Each line in the entries below that holds the string "frame" is to be listed.

:: RECORDS SUPPLIED ::

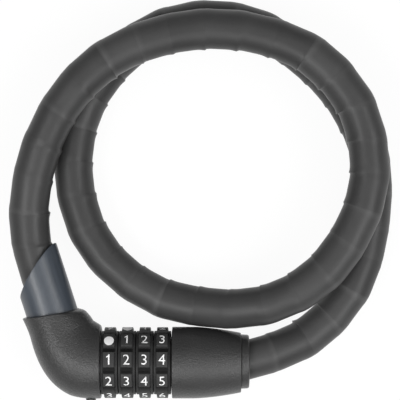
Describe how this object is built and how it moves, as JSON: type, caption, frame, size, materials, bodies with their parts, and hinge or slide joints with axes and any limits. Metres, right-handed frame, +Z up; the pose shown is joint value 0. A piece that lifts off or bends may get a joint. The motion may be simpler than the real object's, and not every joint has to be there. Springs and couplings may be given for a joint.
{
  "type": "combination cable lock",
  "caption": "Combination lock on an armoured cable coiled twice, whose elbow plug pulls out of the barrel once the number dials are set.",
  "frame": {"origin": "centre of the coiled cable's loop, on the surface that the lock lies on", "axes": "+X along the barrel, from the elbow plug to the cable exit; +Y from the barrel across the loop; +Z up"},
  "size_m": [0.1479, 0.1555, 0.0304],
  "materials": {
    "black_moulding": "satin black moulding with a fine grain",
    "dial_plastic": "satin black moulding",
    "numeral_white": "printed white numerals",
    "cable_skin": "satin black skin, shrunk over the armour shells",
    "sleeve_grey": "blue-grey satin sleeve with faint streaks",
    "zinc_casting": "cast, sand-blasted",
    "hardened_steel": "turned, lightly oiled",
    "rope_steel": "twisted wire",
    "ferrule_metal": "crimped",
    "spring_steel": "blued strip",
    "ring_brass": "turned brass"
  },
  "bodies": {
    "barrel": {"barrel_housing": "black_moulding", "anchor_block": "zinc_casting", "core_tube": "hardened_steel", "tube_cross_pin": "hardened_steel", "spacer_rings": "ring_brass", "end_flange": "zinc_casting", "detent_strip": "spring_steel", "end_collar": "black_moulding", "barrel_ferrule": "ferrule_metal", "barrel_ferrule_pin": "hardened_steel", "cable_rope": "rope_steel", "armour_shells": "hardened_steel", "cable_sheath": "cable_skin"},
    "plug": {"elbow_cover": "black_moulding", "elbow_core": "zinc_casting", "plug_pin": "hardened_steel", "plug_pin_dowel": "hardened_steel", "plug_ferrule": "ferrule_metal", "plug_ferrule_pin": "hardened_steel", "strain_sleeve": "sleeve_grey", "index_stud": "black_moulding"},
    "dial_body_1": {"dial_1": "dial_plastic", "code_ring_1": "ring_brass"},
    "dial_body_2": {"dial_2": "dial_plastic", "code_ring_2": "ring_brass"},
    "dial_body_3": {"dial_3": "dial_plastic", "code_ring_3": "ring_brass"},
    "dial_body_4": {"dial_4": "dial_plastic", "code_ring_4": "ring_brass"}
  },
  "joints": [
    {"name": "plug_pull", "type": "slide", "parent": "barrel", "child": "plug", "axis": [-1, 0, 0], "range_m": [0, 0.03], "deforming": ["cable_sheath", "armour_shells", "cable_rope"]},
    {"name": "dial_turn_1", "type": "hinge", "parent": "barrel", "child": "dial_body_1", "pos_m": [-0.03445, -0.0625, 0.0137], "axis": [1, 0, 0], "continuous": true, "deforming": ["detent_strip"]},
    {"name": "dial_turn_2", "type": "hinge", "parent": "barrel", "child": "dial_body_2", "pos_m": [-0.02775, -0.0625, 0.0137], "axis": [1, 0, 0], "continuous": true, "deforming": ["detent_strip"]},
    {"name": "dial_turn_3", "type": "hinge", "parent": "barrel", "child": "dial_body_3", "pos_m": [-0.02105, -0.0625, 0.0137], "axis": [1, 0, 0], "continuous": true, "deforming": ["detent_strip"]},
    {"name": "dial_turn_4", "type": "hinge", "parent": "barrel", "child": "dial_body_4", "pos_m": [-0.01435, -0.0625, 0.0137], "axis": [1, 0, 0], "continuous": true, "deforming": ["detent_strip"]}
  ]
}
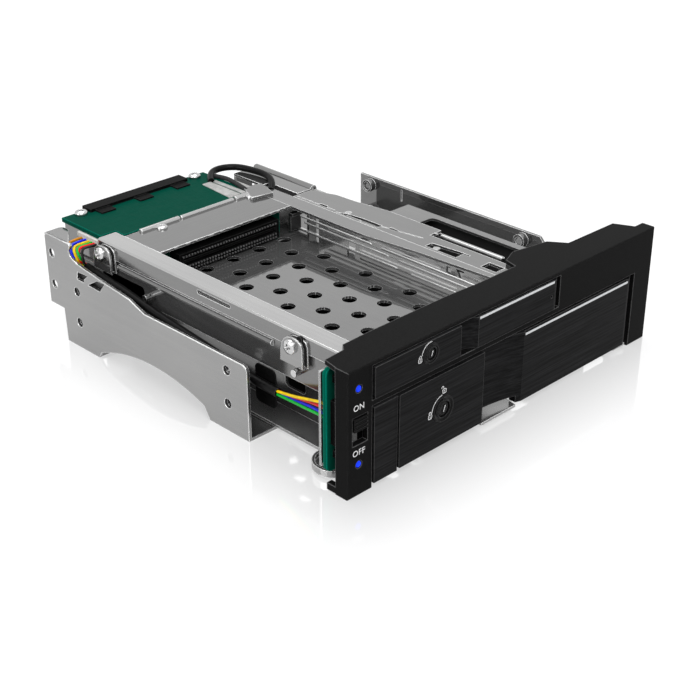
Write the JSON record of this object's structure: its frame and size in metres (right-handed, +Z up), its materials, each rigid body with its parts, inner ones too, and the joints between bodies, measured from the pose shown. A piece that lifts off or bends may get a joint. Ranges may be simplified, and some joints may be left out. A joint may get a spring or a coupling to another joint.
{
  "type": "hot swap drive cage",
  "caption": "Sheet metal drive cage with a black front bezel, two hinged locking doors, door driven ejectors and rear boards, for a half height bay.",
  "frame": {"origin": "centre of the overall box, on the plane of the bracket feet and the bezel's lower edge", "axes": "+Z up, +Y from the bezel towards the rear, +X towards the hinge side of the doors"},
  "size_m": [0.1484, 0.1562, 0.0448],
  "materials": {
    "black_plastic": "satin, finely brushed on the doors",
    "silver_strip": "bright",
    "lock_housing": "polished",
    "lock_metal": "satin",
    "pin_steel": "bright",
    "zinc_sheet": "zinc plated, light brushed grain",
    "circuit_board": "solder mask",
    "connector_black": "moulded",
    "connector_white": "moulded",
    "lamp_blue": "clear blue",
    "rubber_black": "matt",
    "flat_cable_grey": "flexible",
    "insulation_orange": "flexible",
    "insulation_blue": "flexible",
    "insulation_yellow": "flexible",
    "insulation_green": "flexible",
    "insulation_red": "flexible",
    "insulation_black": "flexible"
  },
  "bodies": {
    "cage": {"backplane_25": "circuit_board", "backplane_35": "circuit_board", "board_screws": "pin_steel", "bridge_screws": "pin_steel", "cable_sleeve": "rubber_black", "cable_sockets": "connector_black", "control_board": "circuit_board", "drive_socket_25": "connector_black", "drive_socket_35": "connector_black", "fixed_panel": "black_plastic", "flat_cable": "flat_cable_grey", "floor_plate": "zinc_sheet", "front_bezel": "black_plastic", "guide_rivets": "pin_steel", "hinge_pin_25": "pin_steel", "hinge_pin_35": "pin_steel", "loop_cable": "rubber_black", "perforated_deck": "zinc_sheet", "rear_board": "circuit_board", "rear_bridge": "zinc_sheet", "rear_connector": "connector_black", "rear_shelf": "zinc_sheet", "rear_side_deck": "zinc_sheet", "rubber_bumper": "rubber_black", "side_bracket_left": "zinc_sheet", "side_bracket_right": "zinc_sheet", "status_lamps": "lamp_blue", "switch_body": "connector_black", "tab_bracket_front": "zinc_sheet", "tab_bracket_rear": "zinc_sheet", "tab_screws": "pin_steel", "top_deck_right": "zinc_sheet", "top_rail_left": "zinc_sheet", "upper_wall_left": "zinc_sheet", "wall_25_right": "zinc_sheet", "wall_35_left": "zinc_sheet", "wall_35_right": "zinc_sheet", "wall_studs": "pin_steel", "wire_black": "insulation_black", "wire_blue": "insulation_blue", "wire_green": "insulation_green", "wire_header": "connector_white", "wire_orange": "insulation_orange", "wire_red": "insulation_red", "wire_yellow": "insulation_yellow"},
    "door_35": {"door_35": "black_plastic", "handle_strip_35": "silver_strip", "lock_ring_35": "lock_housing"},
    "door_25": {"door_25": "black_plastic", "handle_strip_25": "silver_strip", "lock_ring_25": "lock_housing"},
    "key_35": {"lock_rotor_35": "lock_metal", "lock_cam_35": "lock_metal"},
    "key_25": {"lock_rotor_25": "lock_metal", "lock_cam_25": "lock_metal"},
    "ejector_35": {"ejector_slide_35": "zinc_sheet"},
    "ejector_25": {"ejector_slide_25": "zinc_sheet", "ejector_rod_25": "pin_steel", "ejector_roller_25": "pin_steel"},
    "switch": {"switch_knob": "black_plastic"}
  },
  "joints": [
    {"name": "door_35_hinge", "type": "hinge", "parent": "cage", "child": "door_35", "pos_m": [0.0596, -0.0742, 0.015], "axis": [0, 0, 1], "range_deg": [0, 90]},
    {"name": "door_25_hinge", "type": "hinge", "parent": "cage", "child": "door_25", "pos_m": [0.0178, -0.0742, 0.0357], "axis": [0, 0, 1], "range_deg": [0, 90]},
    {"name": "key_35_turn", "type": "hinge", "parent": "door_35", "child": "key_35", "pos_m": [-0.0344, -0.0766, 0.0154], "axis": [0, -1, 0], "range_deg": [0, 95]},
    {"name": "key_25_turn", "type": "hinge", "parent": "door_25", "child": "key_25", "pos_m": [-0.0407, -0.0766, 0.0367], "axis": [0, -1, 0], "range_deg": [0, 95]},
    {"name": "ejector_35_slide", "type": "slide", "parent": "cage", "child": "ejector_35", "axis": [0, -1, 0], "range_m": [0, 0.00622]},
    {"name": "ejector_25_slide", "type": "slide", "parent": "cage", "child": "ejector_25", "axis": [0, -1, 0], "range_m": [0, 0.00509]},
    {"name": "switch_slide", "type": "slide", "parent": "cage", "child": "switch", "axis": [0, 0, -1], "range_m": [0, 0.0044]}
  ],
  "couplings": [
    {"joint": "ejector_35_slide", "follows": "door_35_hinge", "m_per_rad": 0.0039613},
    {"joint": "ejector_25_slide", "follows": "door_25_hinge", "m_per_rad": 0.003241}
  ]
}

:::

• _RESPONSE BELOW_
Describe how this object is built and how it moves, as JSON: type, caption, frame, size, materials, bodies with their parts, and hinge or slide joints with axes and any limits. Metres, right-handed frame, +Z up; the pose shown is joint value 0. A piece that lifts off or bends may get a joint. The motion may be simpler than the real object's, and not every joint has to be there. Springs and couplings may be given for a joint.
  "frame": {"origin": "centre of the coiled cable's loop, on the surface that the lock lies on", "axes": "+X along the barrel, from the elbow plug to the cable exit; +Y from the barrel across the loop; +Z up"},
Write the JSON record of this object's structure: its frame and size in metres (right-handed, +Z up), its materials, each rigid body with its parts, inner ones too, and the joints between bodies, measured from the pose shown. A piece that lifts off or bends may get a joint. Ranges may be simplified, and some joints may be left out. A joint may get a spring or a coupling to another joint.
  "frame": {"origin": "centre of the overall box, on the plane of the bracket feet and the bezel's lower edge", "axes": "+Z up, +Y from the bezel towards the rear, +X towards the hinge side of the doors"},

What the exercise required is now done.